::: EXCERPTED DATA

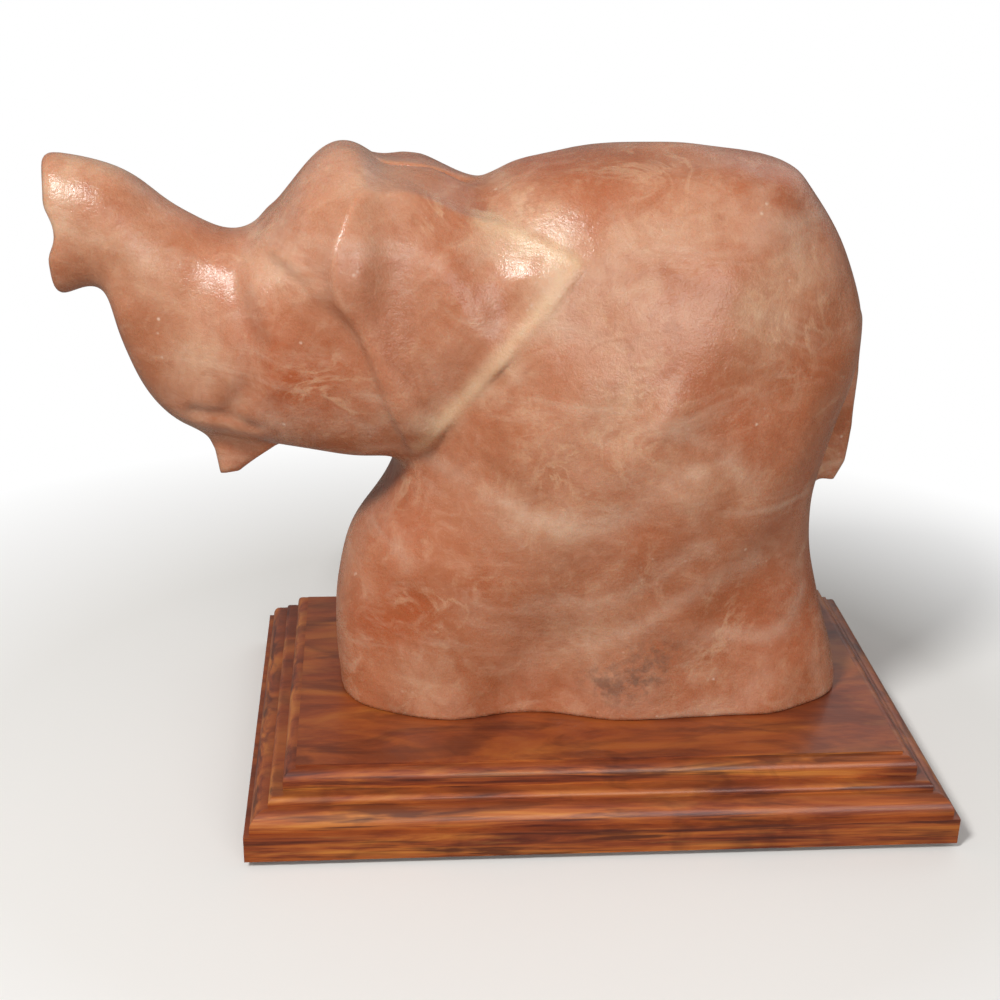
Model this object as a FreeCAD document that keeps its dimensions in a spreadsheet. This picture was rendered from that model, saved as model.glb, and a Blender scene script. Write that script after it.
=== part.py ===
import FreeCAD, Part
import math
import os

import Sketcher
from FreeCAD import Rotation, Vector

# A carved salt lamp: a hollowed elephant of rock salt on a routed wooden base, lit by a small
# bulb whose holder is pushed up through the base and held there by two sprung clips.
#
# Millimetres. X runs along the elephant, from the trunk (-X) to the rump (+X); Y runs across it;
# Z is up. The origin is the middle of the base's outline, at the level the feet stand on.

# Driving sizes, written into the sheet "Dim" and used everywhere through their aliases.
SIZES = [
    # wooden base: a board with a moulding routed round all four sides
    ("base_length", 200),
    ("base_width", 130),
    ("base_thickness", 22),
    ("plinth_height", 8),
    ("ovolo_inset", 1.5),
    ("ovolo_height", 5.4),
    ("ovolo_radius", 4.4),
    ("bead_inset", 6.5),
    ("bead_height", 2.4),
    ("bead_radius", 1.6),
    ("board_inset", 10.5),
    ("board_radius", 2.8),
    ("panel_inset", 14),
    ("panel_rise", 0.8),
    # rubber feet under the base
    ("foot_radius", 7),
    ("foot_height", 2),
    ("foot_bevel", 0.6),
    ("foot_inset", 15),
    # metal ferrule that lines the hole in the base
    ("ferrule_bore", 20.5),
    ("ferrule_wall", 1.2),
    ("ferrule_length", 18),
    ("flange_width", 5.3),
    ("flange_thickness", 1.2),
    ("flange_screw_radius", 1.1),
    ("flange_screw_length", 10),
    ("flange_screw_head", 2.2),
    ("flange_screw_rise", 1.2),
    ("cable_width", 8),
    ("cable_depth", 8),
    # salt elephant
    ("salt_length", 154),
    ("salt_height", 162),
    ("salt_width", 85),
    ("salt_shift", 2),
    ("head_length", 87),
    ("head_width", 68),
    ("neck_setback", 24),
    ("trunk_length", 41),
    ("trunk_width", 29),
    ("ear_length", 63),
    ("ear_height", 68),
    ("ear_spread", 42),
    ("ear_depth", 14),
    ("ear_bevel", 2.4),
    ("lip_width", 15),
    ("tail_width", 8),
    ("tail_proud", 1.5),
    ("nostril_radius", 8),
    ("leg_hollow_width", 32),
    ("leg_hollow_depth", 4.5),
    ("leg_hollow_height", 62),
    ("salt_bore", 20),
    ("salt_bore_depth", 75),
    ("bore_tip_height", 10),
    ("bore_tip_radius", 9),
    # screws and plugs that hold the salt down
    ("salt_screw_radius", 2),
    ("salt_screw_head", 4),
    ("salt_screw_head_height", 2.2),
    ("salt_screw_length", 34),
    ("salt_screw_spread", 48),
    ("salt_screw_offset", 15),
    ("plug_radius", 4),
    ("plug_length", 16),
    # bulb holder
    ("holder_recess", 11),
    ("cap_radius", 14),
    ("cap_height", 14),
    ("cap_wall", 2.4),
    ("cap_floor", 2.5),
    ("cap_bevel", 1),
    ("cord_hole", 3.5),
    ("bracket_thickness", 0.8),
    ("ear_gap", 0.4),
    ("bracket_ear_height", 15.2),
    ("body_spigot", 6),
    ("body_flange", 4.2),
    ("sleeve_radius", 11.5),
    ("sleeve_height", 17),
    ("chamber_depth", 18),
    ("shell_length", 13),
    ("shell_wall", 0.5),
    ("shell_lift", 3),
    ("terminal_length", 5.5),
    ("terminal_width", 6),
    ("terminal_height", 5),
    ("terminal_offset", 4),
    ("stud_radius", 1.2),
    ("contact_thickness", 0.4),
    ("contact_width", 4),
    ("terminal_screw_radius", 1.2),
    ("terminal_screw_head", 2),
    ("terminal_screw_rise", 1.6),
    ("terminal_screw_length", 4),
    # sprung clips
    ("clip_width", 8),
    ("clip_thickness", 0.5),
    ("clip_hook_drop", 3),
    ("clip_bulge_drop", 25),
    ("clip_length", 35),
    ("clip_tab_turn", 1.5),
    # bulb
    ("bulb_radius", 13),
    ("bulb_length", 57),
    ("glass_wall", 0.8),
    ("glass_neck", 5.9),
    ("bulb_cap_radius", 6.7),
    ("bulb_cap_wall", 0.4),
    ("bulb_cap_length", 16.5),
    ("insulator_height", 2.6),
    ("tip_radius", 2.4),
    ("tip_height", 1.1),
    ("stem_length", 14),
    ("stem_radius", 2),
    ("wire_radius", 0.35),
    ("wire_spread", 4),
    ("wire_length", 14),
    ("filament_radius", 0.6),
    # clearances
    ("fit_gap", 0.2),
    ("slide_gap", 0.3),
    ("seat_gap", 0.1),
    ("contact_gap", 0.3),
]

# Where things turn and how finely the carving is drawn (angles in degrees, counts).
FLANGE_SCREWS = 3
FLANGE_SCREW_ANGLE = 30
COUNTERSINK_ANGLE = 90
TORSO_SECTIONS = 20
HEAD_SECTIONS = 20
DOME_STEPS = 6

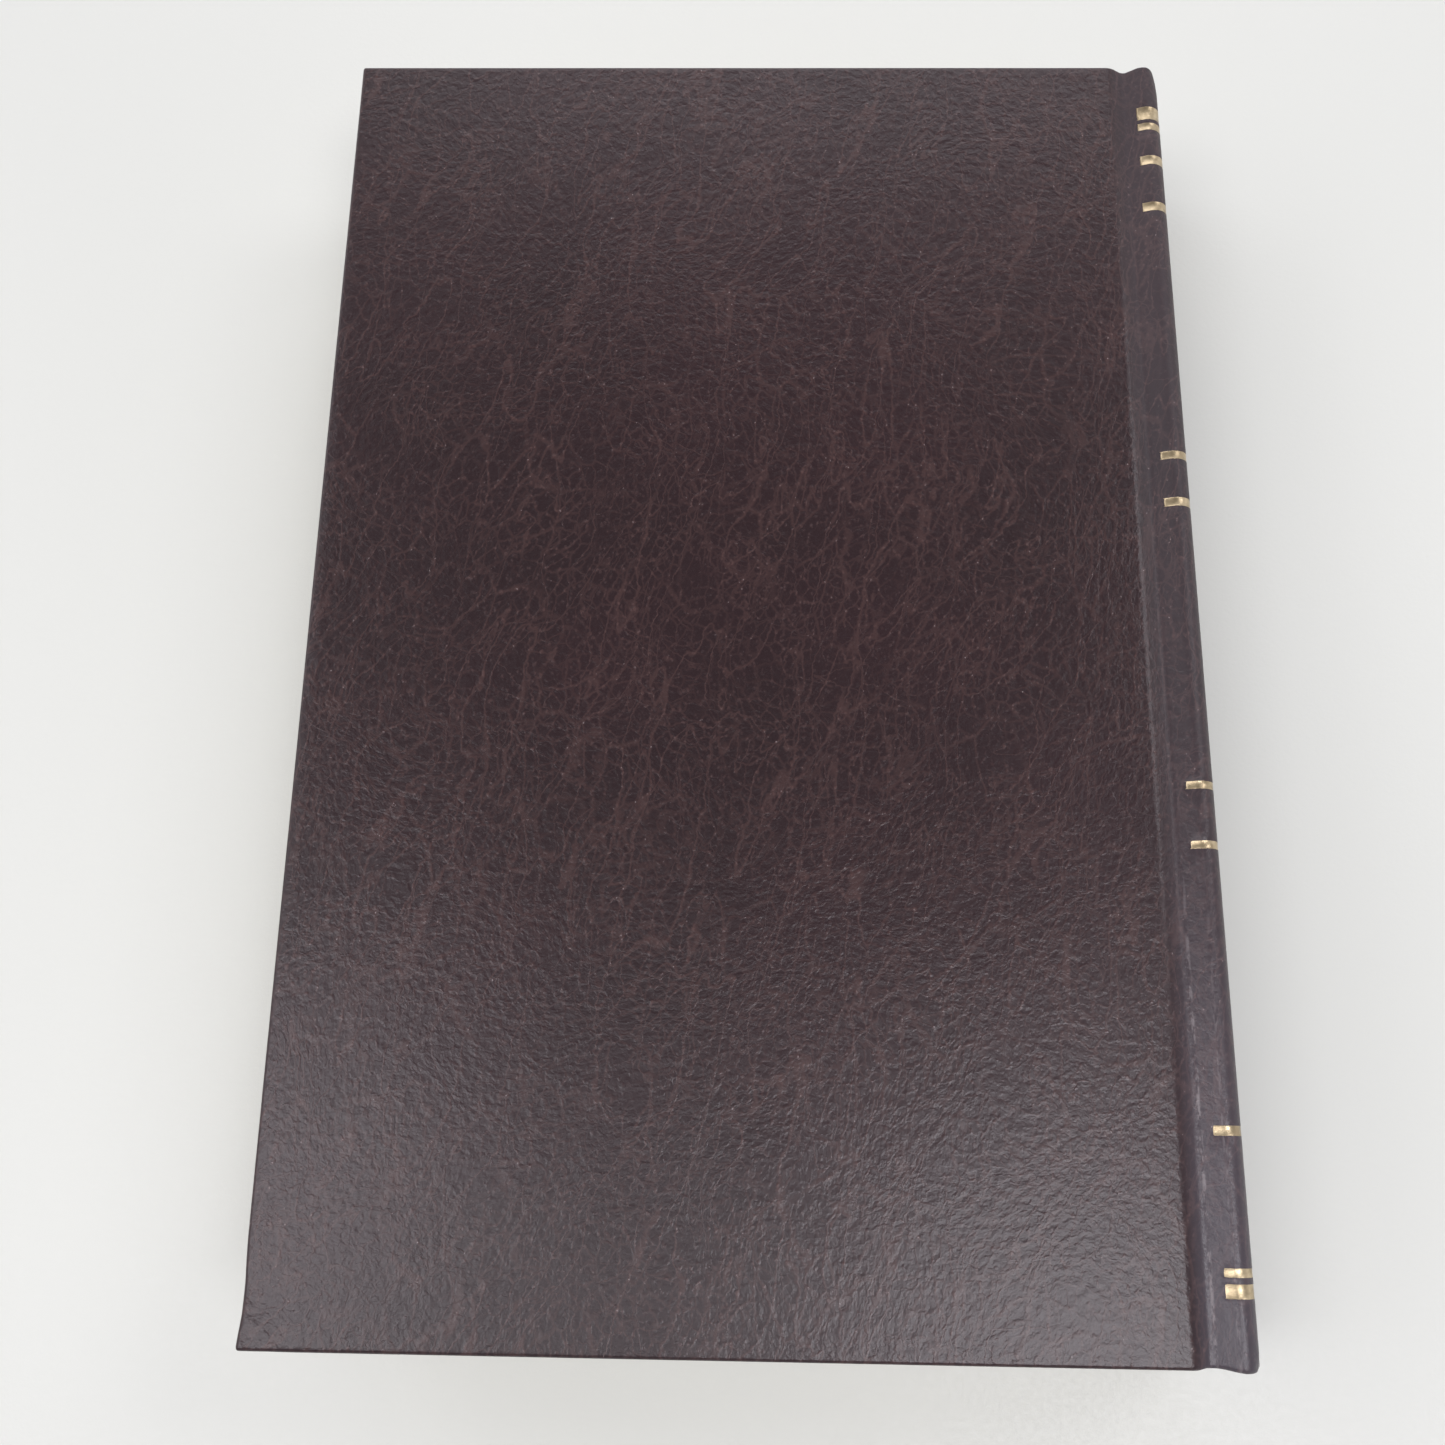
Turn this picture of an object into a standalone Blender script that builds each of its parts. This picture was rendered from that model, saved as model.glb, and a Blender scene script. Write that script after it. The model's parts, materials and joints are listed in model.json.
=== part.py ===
"""Case-bound prayer book lying closed on its front cover, back cover up.

Frame: origin on the table under the middle of the book, +X towards the spine, +Y towards the
head, +Z up. Lengths are in metres. A section of the book is drawn with u, the distance from the
fore edge, and h, the height above the middle of the book's thickness. The front half is the back
half turned over, so most pieces are drawn once for side +1 (back) and once for side -1 (front).
"""

import math

import bmesh
import bpy
from mathutils import Vector

# Outer size of the bound book
BOOK_WIDTH = 0.1598        # fore edge to the crown of the spine
BOOK_HEIGHT = 0.235        # head to tail over the covers
BOOK_THICKNESS = 0.040     # over both covers

# Covers
BOARD_THICKNESS = 0.0025
LEATHER_THICKNESS = 0.0005
TURN_IN_THICKNESS = 0.0004
TURN_IN_WIDTH = 0.015
PAPER_THICKNESS = 0.0002
COVER_WIDTH = 0.14795      # fore edge to the end of the cover beside the joint
LAYER_GAP = 0.0002         # glue line between touching layers
EDGE_ROUNDING = 0.0008
EDGE_ROUNDING_STEPS = 2
LIP_DEPTH = 0.0017         # how far the leather runs down the board beside the joint

# Round back and French joint
SPINE_RADIUS = 0.0385      # over the gold lines
LIP_RADIUS = 0.0014        # where the back rolls over the shoulder
GROOVE_U = 0.1491
GROOVE_RADIUS = 0.0009
GROOVE_CENTRE_DEPTH = 0.0007
JOINT_SPLIT = 0.50         # share of the groove's far slope that bends with the cover
SPINE_START = 0.56         # share of that slope where the spine leather begins
JOINT_START = math.radians(-122)
ARC_STEPS = 12
LIP_STEPS = 3
GROOVE_STEPS = 4

# Depths below the top of the gold, measured square to the back
GOLD = (0.0, 0.00015)
SPINE_LEATHER = (0.0003, 0.0008)
INLAY = (0.00095, 0.00155)
LINING = (0.00185, 0.0021)
MULL = (0.0022, 0.0024)
FOLDS_DEPTH = 0.00255
INLAY_ANGLE = math.radians(28.0)
LINING_ANGLE = math.radians(29.0)
MULL_ANGLE = math.radians(29.5)
INLAY_HEIGHT = 0.2336
LINING_HEIGHT = 0.226
MULL_HEIGHT = 0.200

# Text block
PAGE_HEIGHT = 0.229
PAGE_BLOCK_HALF = 0.0153   # half the thickness of the leaves
SHOULDER_HALF = 0.0184     # half the thickness over the backed shoulders
GATHERINGS = 16
GATHERING_GAP = 0.00015
FORE_SQUARE = 0.0035       # cover beyond the leaves at the fore edge
LEAVES_END = 0.1473        # where the leaves meet the sewn folds
FOLDS_START = 0.1476
FOLD_NOTCH = 0.0004
FOLD_NOTCH_ANGLE = math.radians(0.25)
FLYLEAF_FORE = 0.0038
FLYLEAF_END = 0.1470
FLYLEAF_GAP = 0.00015

# Endbands
BAND_RADIUS = 0.0010
BAND_PATH_RADIUS = 0.0350
BAND_ANGLE = math.radians(27.0)
BAND_GAP = 0.0002
BAND_SIDES = 8

# Gold lines across the spine: distance of the middle from the tail, and width
GOLD_LINES = (
    (0.2242, 0.0027),
    (0.2212, 0.0014),
    (0.2137, 0.0018),
    (0.2035, 0.0017),
    (0.1520, 0.0014),
    (0.1429, 0.0015),
    (0.0912, 0.0012),
    (0.0810, 0.0012),
    (0.0352, 0.0014),
    (0.0141, 0.0012),
    (0.0114, 0.0020),
)
GOLD_START = 0.62          # share of the groove's far slope left bare before the gold

# Hinge line of each cover, just outside its shoulder
HINGE_U = 0.1506
HINGE_OUTSIDE = 0.00025

# Gatherings that turn with each cover, counted from that cover
TURNING_GATHERINGS = 5

# Angles between faces that are shaded smooth, and the size of the hinge markers
SMOOTH_ANGLE = math.radians(35)
BAND_SMOOTH_ANGLE = math.radians(50)
MARKER_SIZE = 0.01

HALF = BOOK_THICKNESS / 2
SPINE_CENTRE_U = BOOK_WIDTH - SPINE_RADIUS
SIDES = (("back", 1), ("front", -1))


def clear_scene():
    for item in list(bpy.data.objects):
        bpy.data.objects.remove(item, do_unlink=True)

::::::

### WRITTEN PROBLEM
Restate, word for word and with nothing added, the lines from the first line of the listing through the one where "from FreeCAD import Rotation, Vector" stands.

### RESULT OF THIS EXERCISE
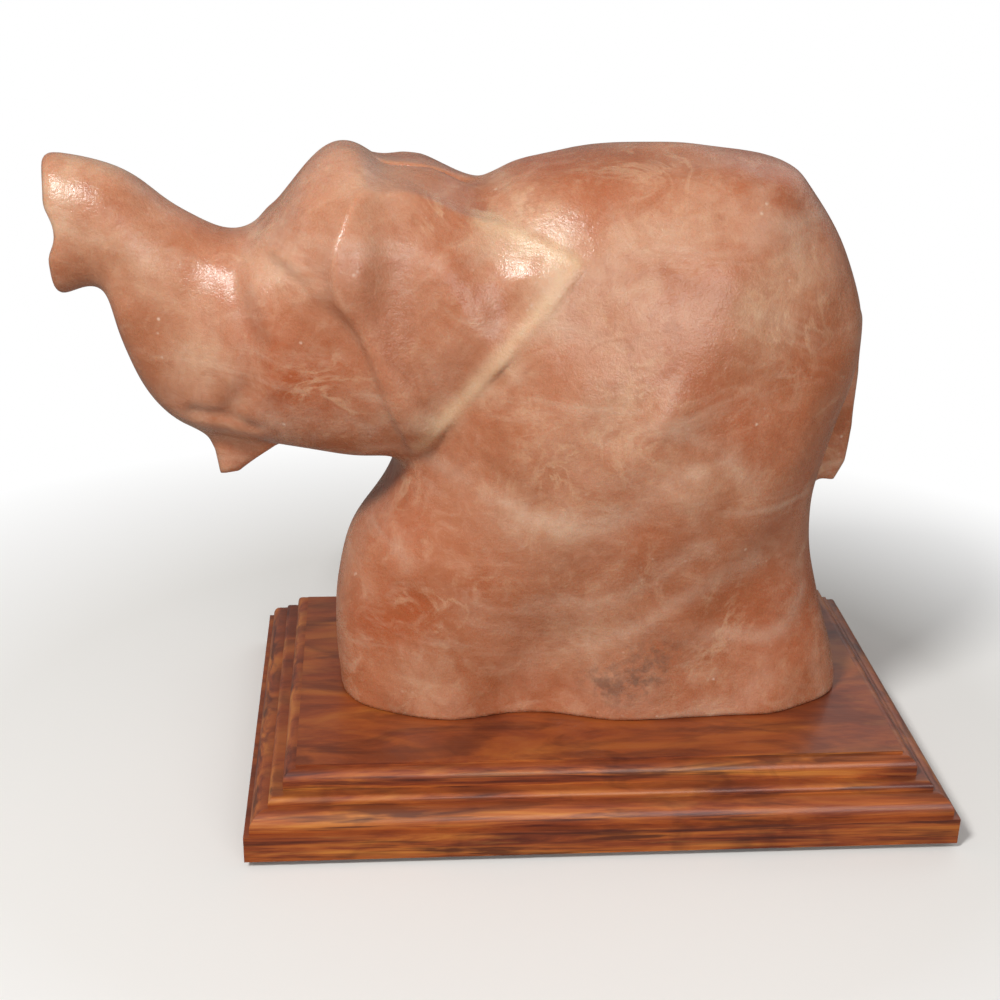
Model this object as a FreeCAD document that keeps its dimensions in a spreadsheet. This picture was rendered from that model, saved as model.glb, and a Blender scene script. Write that script after it.
=== part.py ===
import FreeCAD, Part
import math
import os

import Sketcher
from FreeCAD import Rotation, Vector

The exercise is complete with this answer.